Beatrice Bolletta

carboncino

Curioso quante cose si riesce a dire davanti a un’opera figurativa. Quasi non
bastasse quella a spiegare se stessa.
Qui ci sono tre cose: la persona Beatrice che sente, immagina, vede, isola,
desidera, sceglie, accoglie, raggiunge, stringe, respinge, gusta e disgusta,
trasforma e genera: ci siamo noi di fronte alla forma sentita, immaginata,
vasta, isolata, desiderata, scelta, accolta, raggiunta, stretta, respinta, gustata e disgustata, trasformata e rigenerata, di fronte al riflesso meditato dell’opera conclusa.
In mezzo uno specchio bifocale nel quale cerca spazio l’atto creativo, quello
che l’autore – l’autrice – intuisce e determina in un unico gesto e noi
spettatori proviamo a spiegare, a dispiegare come si fa con le cose che hanno un nucleo ripiegato e composto, per esempio una tovaglia o un lenzuolo: il soggetto che si fa oggetto, l’immagine che si immagina, la figura (da intendersi nel senso originario del fingere – non un “fare finta” ma piuttosto un “plasmare”) che segna il differenziale dell’arte.
Distinguiamo tre modi nel tratto pittorico di Beatrice: carbone, sabbia,
pastello. Non tecniche: modi. Il primo e il terzo propriamente figurativi, il
secondo incline all’astratto (e anche qui “astratto” da abstraho, “tirare via”).

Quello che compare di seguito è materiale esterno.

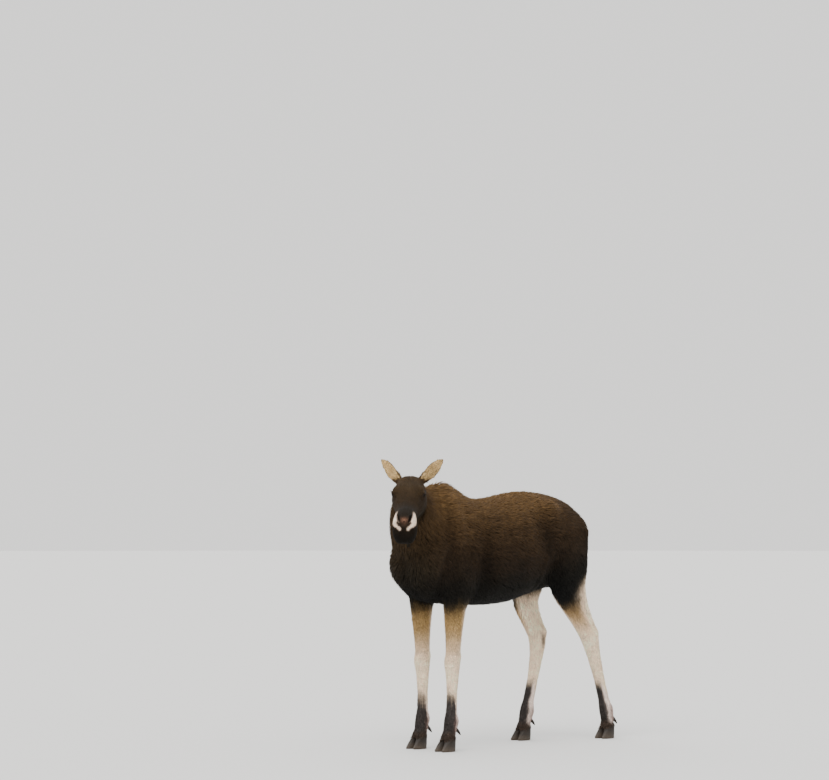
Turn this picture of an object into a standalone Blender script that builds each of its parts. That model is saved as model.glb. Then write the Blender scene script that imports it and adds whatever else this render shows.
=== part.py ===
"""A still, life-size cow moose that stands in a walking step and looks round to its left.

Metres, +Z up. The animal heads along -Y and its own left is +X. It stands on the floor
z = 0, with the middle of its bounding box over the origin.

The body is lofted whole, out to the tips of the coat, from a few named sections. Thin cuts
then part it into the pieces that a person would name. Hooves and eyes are separate pieces.
"""

import math
from typing import NamedTuple

import bmesh
import bpy
from mathutils import Matrix, Vector

GAP = 0.0003
WELD = 0.002

# Pose: the head turns to the animal's left and its face slopes down from the poll.
POLL = Vector((0.174, -1.076, 1.815))
HEAD_YAW = math.radians(41)
HEAD_PITCH = math.radians(-27)

# Each leg's joints from the body down, as (x, y, z). The right hind leg has stepped forward
# and the left one trails.
FORE_TOP = ((0.128, -0.670, 1.440), (0.154, -0.640, 1.140), (0.154, -0.640, 0.930))
FORE_LEFT = FORE_TOP + ((0.150, -0.655, 0.575), (0.150, -0.672, 0.205), (0.150, -0.700, 0.088))
FORE_RIGHT = FORE_TOP + ((0.150, -0.635, 0.575), (0.150, -0.640, 0.205), (0.150, -0.666, 0.088))
HIND_LEFT = (
    (0.125, 0.430, 1.430), (0.160, 0.450, 1.140), (0.164, 0.542, 0.925),
    (0.160, 0.705, 0.655), (0.150, 0.868, 0.205), (0.150, 0.884, 0.088),
)
HIND_RIGHT = (
    (0.125, 0.430, 1.430), (0.155, 0.395, 1.140), (0.150, 0.378, 0.930),
    (0.150, 0.492, 0.655), (0.150, 0.384, 0.205), (0.150, 0.352, 0.088),
)
CORONET_TILT = math.radians(18)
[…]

Di ognuna tentiamo una ricostruzione.

Processuale: la qualità della materia è l’elemento concreto (affine a “con-
crescita” meglio che a “concretezza”); quando è sabbia (concrezione) si fa mappa del sogno genera la figura umana (come sua es-crescenza) e presagisce un ritorno all’informe.
Sensoriale: i pastelli hanno consegnato alla figura colori sensibili e caldi
quali né olio né acrilici avrebbero potuto; la sabbia fornisce lo spettro
coloristico più ampio – lo studio di Beatrice è pieno non di tubetti e di
pennelli, ma di sabbie da ogni parte del mondo -. La sabbia è origine,
strumento e meta: non si finge altro. Sopra le campiture di carbone
brillavano leoni e leopardi come arazzi di polvere; ormai spenti, i personaggi del dramma sono forme non sostanziali che accettano consapevolmente di dissolversi nel tempo.
Semantica: fuori dall’assiomatismo “vista uguale verità”, la figurazione nel
suo farsi sembra non avere scopi; si risolve in sé attraverso procedimenti non discontinui tra lo spargere la materia, consolidarla con la colla e creare senza mediazione di strumenti il suo sognato alone; oppure, sempre consumandosi le dita, consegnare alla macchia umana la stessa fugacità della fotografia.

Lei dice: “In queste figure non c’è niente; non doveva esserci niente, le
persone sono chiuse, gli occhi un taglio nero. Siamo noi, siamo ognuno di
noi; la postura che dicono ansiosa a me pare ormai spinta oltre la soglia
dell’ansia, completamente vuota” – e questo suo reclamare il vuoto divora
ogni eccesso verbale che pretenda significati espliciti e denotativi: in fondo
le parole sono una forma elaborata di prensione: de-finiscono, quindi
chiudono; con-prendono. Quindi sequestrano, depotenziano, scongiurano.
Curioso allora scoprire come riusciamo a restare silenziosi. Può essere la scelta migliore: esporsi al messaggio visivo come quello si espone a noi,
senza troppe traduzioni in altro codice. Replicare l’azione figurativa e
completarla con la nostra corrispondente. Lasciare che le immagini mentali
agiscano su tutti i piani che la ricezione consente. Lasciare
all’indeterminazione tutto ciò che le appartiene. La pittura di Beatrice Bolletta.